Man kann Schweden schwerlich mit Deutschland vergleichen. Wenn man Schweden vergleichen will, dann mit seinen hinsichtlich Bevölkerungsdichte und -verteilung ähnlich strukturierten Nachbarländern Norwegen und Finnland. Dann sehen wir nicht 10, 20 oder 30 Prozent mehr Tote in Schweden. Die Rate an COVID-19-Toten pro 100.000 Einwohner ist in Schweden mehr als 6 mal so hoch wie in den beiden Nachbarländern. Das scheint ein eindeutiges Urteil über den "schwedischen Weg" zu sein: Nicht zur Nachahmnung empfohlen.
Ansonsten noch mal aus meiner Sicht: Ich halte die bisherigen Maßnahmen für - dem aktuellen Wissensstand entsprechend - angemessen und richtig. Nicht auszuschließen ist, dass man in 2-3 Jahren mit dem dann vorhandenen Wissensstand zu dem Urteil kommt, dass die Maßnahme unnötig stark einschränkend waren oder wir mit kurzfristig noch schärferen Maßnahmen besser gefahren wären.
Womit ich mich überhaupt nicht anfreunden kann, sind viele geäußerte Perspektiven für die Zukunft. In vielen Perspektiven wird der Ist-Zustand in die Zukunft fortgeschrieben (was übrigens ein grundsätzliches Problem bei der Mehrheit der Zukunftsprognosen auch unabhängig von COVID-19 ist). Aber es ist ganz sicher, dass es so nicht bleiben wird, wie es jetzt ist. Wir werden Fortschritte haben. Die Wissenschaft wird mehr Daten und Erkenntnisse liefern können, auf deren Basis sich zielgenauere Maßnahmen definieren lassen. Wir werden Medikamente haben. Wir werden Schnelltests haben.
Wir sehen doch, wie Österreich mit den Füßen scharrt und sein Sommergeschäft mit deutschen Touristen retten will. Das wird in Griechenland, Portugal, Norwegen usw. auch der Fall sein. Später auch in Spanien, Italien und Frankreich. Um so mehr die COVID-19-Fallzahlen zurück gehen, um so lauter werden Forderungen nach der Zulassung von Tourismus werden. Und bis zu den Sommerferien sind es noch 2 Monate. Das ist noch eine sehr lange Zeit und es wird entsprechend diesbezüglich noch sehr laut werden.

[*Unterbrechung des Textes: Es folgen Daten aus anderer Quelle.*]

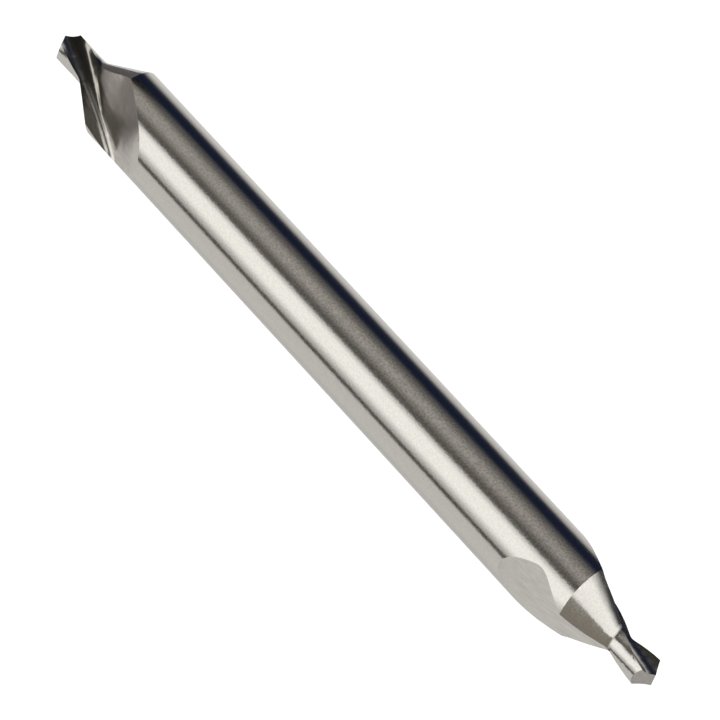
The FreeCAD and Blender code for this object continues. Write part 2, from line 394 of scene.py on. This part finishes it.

Wie immer wird die Politik auf Druck reagieren. Man muss doch nun wirklich kein Experte sein, um so eine Entwicklung vorher zu sehen?
Dann veröffentlicht das "Kompetenzzentrum Tourismus der Bundesregierung" (an deren Einschätzungen sich die Tourismuswirtschaft orientieren soll!), dass grenzüberschreitender Tourismus erst wieder ab April 2021 realistisch ist? Bitte? Einige Politiker sagen den Sommerurlaub schon mal ab. Natürlich geht es nicht nur um Reisen, sondern auch um Kitas, Schulen, Fitnesscenter, um Fussball im Amateurbereich und tausend Themen mehr, wo immer wieder Prognosen geäußert werden, dass es erst 2021 oder 2022 wieder halbwegs "normal" wird. Aber hier im Forum geht es eben um Reisen. Wann genau wir welchen Fortschritt haben werden, kann natürlich niemand sagen, aber dann muss man eben sagen: Zum Tourismus im Sommer können wir jetzt noch nichts Definitives sagen. Alles schon mal 1 Jahr im Voraus abzusagen, ist Ausdruck von Inkompetenz.
In den Themenbereich spielt auch hinein, dass einige der schwergewichtigsten Warner wie das RKI ihre Autorität (leider) sukzessive selbst demontieren. RKI-Chef Wieler hat noch vor etwa 3 Wochen die Einschätzung geäußert, dass die Intensivbetten in Deutschland nicht reichen werden und lag damit meilenweit daneben. Diese Woche hat er die Alarmglocke geschlagen, dass die Reproduktionszahl schon wieder auf 1 gestiegen wäre. Nach dem kritisch angemerkt wurde, das es angesichts beständig sinkender Fallzahlen R=1 mathematisch unmöglich ist, hat das RKI einen Tag später die Berechnungsformel geändert und kam nun auf R= 0,75. Mit anderern Prognosen lag er auch weit daneben. Wer immer wieder unfundierten Alarmismus verbreitet, liefert seinen Gegnern Steilvorlagen, um ihn argumentativ zu zerlegen. Man muss auch da wieder kein Experte sein, um zu wissen, welche Wirkungen das hat. Es spielt in die Hände derer, die Öffnungen fordern - vielleicht auch zu forsch Öffnungen fordern.